___ RECORD EXTRACTS ___

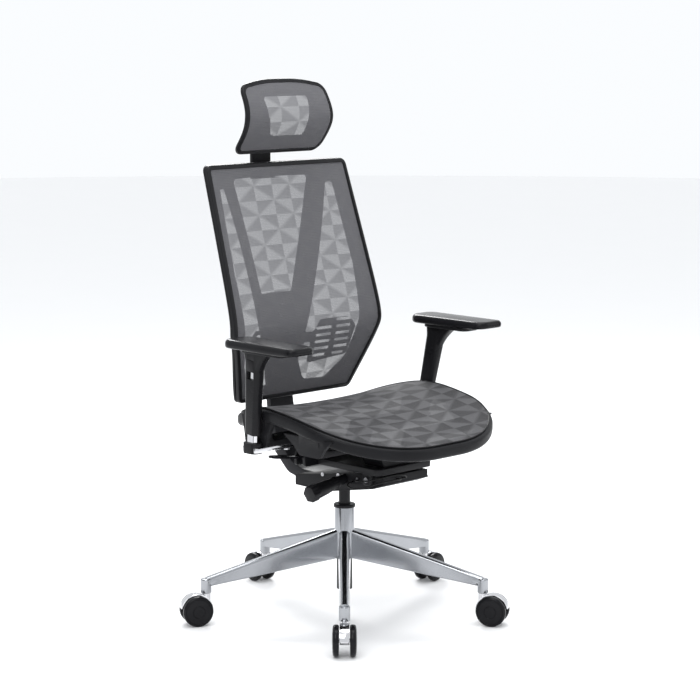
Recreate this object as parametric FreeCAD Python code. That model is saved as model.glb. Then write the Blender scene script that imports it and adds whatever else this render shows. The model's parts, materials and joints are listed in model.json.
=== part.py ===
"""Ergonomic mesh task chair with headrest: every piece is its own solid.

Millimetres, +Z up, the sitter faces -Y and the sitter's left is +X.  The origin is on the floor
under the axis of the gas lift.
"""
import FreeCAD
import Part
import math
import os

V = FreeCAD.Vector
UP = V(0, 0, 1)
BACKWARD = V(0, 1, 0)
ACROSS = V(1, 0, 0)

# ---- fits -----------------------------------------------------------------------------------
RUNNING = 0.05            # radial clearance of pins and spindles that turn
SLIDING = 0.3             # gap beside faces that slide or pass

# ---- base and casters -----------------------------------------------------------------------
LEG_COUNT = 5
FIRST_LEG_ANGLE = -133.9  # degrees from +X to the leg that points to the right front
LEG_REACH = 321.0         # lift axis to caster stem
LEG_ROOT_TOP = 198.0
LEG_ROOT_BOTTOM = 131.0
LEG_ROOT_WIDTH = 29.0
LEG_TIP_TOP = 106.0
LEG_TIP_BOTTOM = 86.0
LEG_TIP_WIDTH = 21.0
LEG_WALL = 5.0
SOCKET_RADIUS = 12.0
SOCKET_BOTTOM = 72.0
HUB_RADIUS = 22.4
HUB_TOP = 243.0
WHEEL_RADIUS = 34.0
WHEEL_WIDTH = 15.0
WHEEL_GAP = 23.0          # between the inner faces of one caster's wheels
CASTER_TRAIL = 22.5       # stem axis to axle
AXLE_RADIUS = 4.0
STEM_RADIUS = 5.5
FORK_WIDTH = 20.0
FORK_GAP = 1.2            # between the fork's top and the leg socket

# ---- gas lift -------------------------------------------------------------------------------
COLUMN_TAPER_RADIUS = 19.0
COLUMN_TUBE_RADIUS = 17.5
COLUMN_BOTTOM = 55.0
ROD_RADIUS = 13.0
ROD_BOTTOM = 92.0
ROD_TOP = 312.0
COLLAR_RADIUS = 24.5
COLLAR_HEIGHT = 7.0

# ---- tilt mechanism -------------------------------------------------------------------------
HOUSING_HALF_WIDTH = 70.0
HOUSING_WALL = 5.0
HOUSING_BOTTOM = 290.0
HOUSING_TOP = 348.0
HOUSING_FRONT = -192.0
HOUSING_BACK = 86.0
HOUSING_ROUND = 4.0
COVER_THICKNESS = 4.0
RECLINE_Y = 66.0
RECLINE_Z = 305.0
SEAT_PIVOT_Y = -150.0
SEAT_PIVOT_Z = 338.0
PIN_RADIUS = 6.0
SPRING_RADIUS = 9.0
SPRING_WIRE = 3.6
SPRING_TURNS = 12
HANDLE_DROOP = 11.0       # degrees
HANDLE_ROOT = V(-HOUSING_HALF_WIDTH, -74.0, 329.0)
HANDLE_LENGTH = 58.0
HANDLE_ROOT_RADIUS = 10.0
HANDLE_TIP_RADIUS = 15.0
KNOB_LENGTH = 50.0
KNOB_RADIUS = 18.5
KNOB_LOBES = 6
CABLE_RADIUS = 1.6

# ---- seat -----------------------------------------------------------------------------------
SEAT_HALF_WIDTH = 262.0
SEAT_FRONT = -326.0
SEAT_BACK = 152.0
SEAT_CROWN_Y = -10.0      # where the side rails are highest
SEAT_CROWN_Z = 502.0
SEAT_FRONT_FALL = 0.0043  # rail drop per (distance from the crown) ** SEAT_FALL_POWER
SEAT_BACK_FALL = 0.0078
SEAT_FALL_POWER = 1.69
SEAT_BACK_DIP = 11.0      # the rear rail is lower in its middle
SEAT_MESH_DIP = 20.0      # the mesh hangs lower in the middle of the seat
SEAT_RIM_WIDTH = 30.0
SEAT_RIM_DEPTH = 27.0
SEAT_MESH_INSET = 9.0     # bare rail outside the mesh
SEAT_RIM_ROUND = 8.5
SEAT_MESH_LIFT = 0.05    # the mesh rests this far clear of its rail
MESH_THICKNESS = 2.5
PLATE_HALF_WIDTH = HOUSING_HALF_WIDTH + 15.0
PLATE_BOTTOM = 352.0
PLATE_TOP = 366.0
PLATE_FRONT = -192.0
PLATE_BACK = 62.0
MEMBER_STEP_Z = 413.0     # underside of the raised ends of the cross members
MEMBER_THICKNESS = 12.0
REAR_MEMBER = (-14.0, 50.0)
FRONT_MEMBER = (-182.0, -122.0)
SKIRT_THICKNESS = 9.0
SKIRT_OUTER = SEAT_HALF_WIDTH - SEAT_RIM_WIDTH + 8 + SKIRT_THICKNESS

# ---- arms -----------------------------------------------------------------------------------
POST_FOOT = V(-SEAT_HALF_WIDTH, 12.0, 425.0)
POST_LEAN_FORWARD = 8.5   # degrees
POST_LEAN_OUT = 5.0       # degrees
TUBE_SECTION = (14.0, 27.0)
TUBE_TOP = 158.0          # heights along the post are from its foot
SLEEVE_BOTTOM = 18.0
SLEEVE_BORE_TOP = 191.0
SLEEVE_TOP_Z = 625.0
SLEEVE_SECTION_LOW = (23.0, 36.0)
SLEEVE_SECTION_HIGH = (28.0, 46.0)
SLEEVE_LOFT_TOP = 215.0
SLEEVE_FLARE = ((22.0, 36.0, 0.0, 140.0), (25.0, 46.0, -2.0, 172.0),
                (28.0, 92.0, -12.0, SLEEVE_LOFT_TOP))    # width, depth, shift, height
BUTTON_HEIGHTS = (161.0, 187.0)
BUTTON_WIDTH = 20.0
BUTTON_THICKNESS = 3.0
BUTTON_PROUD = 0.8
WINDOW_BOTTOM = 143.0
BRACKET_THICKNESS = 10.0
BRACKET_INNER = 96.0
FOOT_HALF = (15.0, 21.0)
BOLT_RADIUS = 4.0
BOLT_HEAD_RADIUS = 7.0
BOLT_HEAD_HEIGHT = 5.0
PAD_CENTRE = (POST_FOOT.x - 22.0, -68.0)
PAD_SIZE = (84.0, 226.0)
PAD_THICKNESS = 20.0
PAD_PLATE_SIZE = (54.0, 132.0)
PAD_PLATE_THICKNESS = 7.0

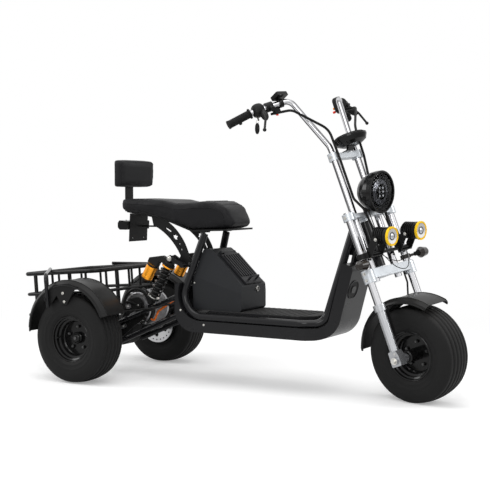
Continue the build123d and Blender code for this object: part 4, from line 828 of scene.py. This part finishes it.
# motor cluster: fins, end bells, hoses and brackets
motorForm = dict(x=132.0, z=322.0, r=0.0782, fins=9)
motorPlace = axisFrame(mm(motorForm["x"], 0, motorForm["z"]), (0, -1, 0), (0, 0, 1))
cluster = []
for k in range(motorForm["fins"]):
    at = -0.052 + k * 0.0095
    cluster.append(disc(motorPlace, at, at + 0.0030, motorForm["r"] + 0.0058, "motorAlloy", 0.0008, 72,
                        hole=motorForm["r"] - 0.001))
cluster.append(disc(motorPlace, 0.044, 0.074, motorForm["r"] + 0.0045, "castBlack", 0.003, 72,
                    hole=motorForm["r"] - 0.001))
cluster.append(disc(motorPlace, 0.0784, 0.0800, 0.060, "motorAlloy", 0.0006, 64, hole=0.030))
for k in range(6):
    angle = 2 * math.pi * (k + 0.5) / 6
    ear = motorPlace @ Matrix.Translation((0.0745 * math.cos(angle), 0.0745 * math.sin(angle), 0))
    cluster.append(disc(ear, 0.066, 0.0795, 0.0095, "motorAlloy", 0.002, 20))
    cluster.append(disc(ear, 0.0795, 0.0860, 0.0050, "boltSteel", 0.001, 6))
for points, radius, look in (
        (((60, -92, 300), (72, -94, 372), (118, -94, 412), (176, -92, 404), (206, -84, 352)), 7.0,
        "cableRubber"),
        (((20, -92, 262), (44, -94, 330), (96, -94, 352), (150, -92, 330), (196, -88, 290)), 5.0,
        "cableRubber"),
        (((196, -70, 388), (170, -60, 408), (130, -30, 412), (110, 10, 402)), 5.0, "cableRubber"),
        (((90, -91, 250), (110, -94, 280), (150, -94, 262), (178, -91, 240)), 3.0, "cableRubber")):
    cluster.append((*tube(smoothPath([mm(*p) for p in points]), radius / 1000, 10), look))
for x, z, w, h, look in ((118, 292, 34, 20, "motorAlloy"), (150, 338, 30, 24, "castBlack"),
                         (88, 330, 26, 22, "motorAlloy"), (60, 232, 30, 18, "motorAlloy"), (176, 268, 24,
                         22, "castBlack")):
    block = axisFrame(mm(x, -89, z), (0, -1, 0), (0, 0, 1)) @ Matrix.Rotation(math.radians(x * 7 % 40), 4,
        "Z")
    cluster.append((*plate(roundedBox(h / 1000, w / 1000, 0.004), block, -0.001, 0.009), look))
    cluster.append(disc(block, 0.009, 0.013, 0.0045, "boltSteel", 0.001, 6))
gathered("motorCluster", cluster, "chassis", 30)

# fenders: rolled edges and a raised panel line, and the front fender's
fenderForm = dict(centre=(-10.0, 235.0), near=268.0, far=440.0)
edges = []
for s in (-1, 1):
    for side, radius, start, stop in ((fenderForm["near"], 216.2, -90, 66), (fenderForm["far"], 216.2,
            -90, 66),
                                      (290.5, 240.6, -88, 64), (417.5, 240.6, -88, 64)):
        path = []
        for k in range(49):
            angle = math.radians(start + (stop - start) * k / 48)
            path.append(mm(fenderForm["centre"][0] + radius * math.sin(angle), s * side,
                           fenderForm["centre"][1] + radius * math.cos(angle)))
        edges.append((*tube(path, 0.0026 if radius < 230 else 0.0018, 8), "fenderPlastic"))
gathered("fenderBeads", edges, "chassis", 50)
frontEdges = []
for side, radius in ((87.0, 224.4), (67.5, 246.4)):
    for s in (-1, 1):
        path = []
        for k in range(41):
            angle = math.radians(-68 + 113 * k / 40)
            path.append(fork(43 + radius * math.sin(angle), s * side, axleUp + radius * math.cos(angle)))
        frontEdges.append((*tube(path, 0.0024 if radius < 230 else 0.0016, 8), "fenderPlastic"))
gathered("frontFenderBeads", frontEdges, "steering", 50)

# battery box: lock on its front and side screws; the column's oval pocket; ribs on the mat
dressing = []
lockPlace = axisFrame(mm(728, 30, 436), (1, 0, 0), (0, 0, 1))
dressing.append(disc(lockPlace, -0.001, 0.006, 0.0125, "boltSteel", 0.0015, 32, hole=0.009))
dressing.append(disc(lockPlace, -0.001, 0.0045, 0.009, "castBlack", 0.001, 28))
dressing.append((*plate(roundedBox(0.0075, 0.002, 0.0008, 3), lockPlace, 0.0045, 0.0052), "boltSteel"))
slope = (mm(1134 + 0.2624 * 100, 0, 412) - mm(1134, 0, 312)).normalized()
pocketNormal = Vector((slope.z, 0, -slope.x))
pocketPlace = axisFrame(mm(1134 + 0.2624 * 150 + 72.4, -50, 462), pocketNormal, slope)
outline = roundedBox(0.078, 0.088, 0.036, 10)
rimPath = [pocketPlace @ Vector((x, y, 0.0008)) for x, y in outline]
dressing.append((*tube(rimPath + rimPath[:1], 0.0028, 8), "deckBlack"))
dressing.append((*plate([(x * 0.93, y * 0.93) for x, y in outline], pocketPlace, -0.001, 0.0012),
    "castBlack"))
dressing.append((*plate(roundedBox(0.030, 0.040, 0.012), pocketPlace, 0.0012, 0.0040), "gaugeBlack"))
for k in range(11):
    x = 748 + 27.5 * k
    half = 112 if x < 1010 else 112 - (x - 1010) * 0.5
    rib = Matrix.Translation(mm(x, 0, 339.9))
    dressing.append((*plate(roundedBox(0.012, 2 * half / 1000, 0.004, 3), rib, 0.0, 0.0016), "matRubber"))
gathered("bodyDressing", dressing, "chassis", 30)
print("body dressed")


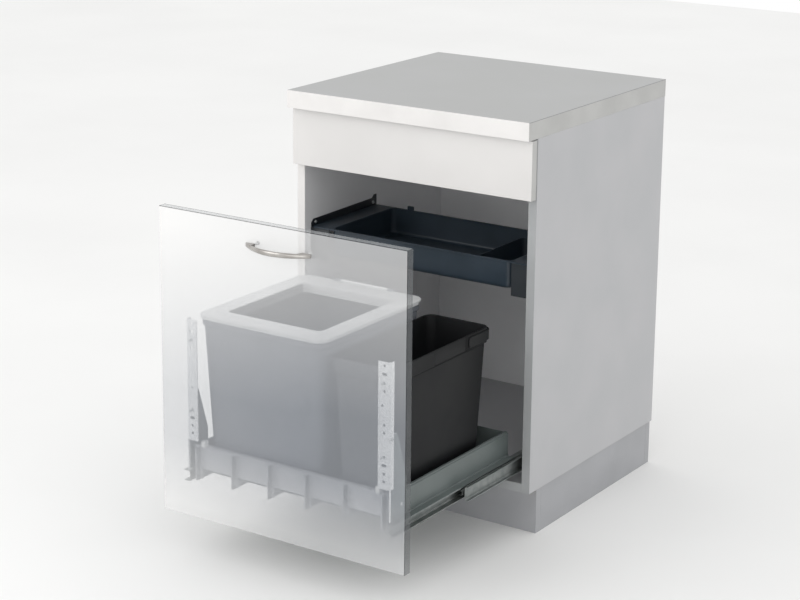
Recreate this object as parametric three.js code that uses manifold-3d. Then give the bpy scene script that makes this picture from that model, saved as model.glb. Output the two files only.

___

> JOB
Stopping at the line containing "COLLAR_HEIGHT = 7.0", please repeat exactly every line from the very start of the entries, that line included, and nothing more.

> RESPONSE
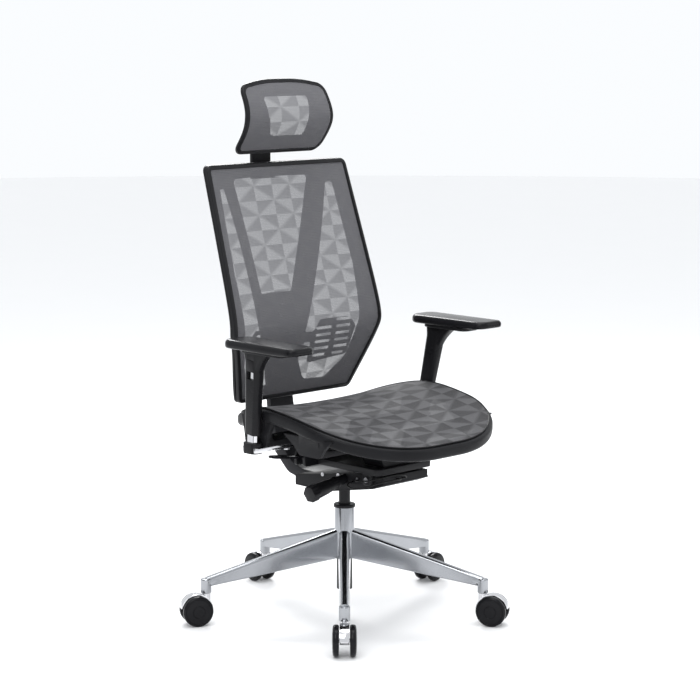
Recreate this object as parametric FreeCAD Python code. That model is saved as model.glb. Then write the Blender scene script that imports it and adds whatever else this render shows. The model's parts, materials and joints are listed in model.json.
=== part.py ===
"""Ergonomic mesh task chair with headrest: every piece is its own solid.

Millimetres, +Z up, the sitter faces -Y and the sitter's left is +X.  The origin is on the floor
under the axis of the gas lift.
"""
import FreeCAD
import Part
import math
import os

V = FreeCAD.Vector
UP = V(0, 0, 1)
BACKWARD = V(0, 1, 0)
ACROSS = V(1, 0, 0)

# ---- fits -----------------------------------------------------------------------------------
RUNNING = 0.05            # radial clearance of pins and spindles that turn
SLIDING = 0.3             # gap beside faces that slide or pass

# ---- base and casters -----------------------------------------------------------------------
LEG_COUNT = 5
FIRST_LEG_ANGLE = -133.9  # degrees from +X to the leg that points to the right front
LEG_REACH = 321.0         # lift axis to caster stem
LEG_ROOT_TOP = 198.0
LEG_ROOT_BOTTOM = 131.0
LEG_ROOT_WIDTH = 29.0
LEG_TIP_TOP = 106.0
LEG_TIP_BOTTOM = 86.0
LEG_TIP_WIDTH = 21.0
LEG_WALL = 5.0
SOCKET_RADIUS = 12.0
SOCKET_BOTTOM = 72.0
HUB_RADIUS = 22.4
HUB_TOP = 243.0
WHEEL_RADIUS = 34.0
WHEEL_WIDTH = 15.0
WHEEL_GAP = 23.0          # between the inner faces of one caster's wheels
CASTER_TRAIL = 22.5       # stem axis to axle
AXLE_RADIUS = 4.0
STEM_RADIUS = 5.5
FORK_WIDTH = 20.0
FORK_GAP = 1.2            # between the fork's top and the leg socket

# ---- gas lift -------------------------------------------------------------------------------
COLUMN_TAPER_RADIUS = 19.0
COLUMN_TUBE_RADIUS = 17.5
COLUMN_BOTTOM = 55.0
ROD_RADIUS = 13.0
ROD_BOTTOM = 92.0
ROD_TOP = 312.0
COLLAR_RADIUS = 24.5
COLLAR_HEIGHT = 7.0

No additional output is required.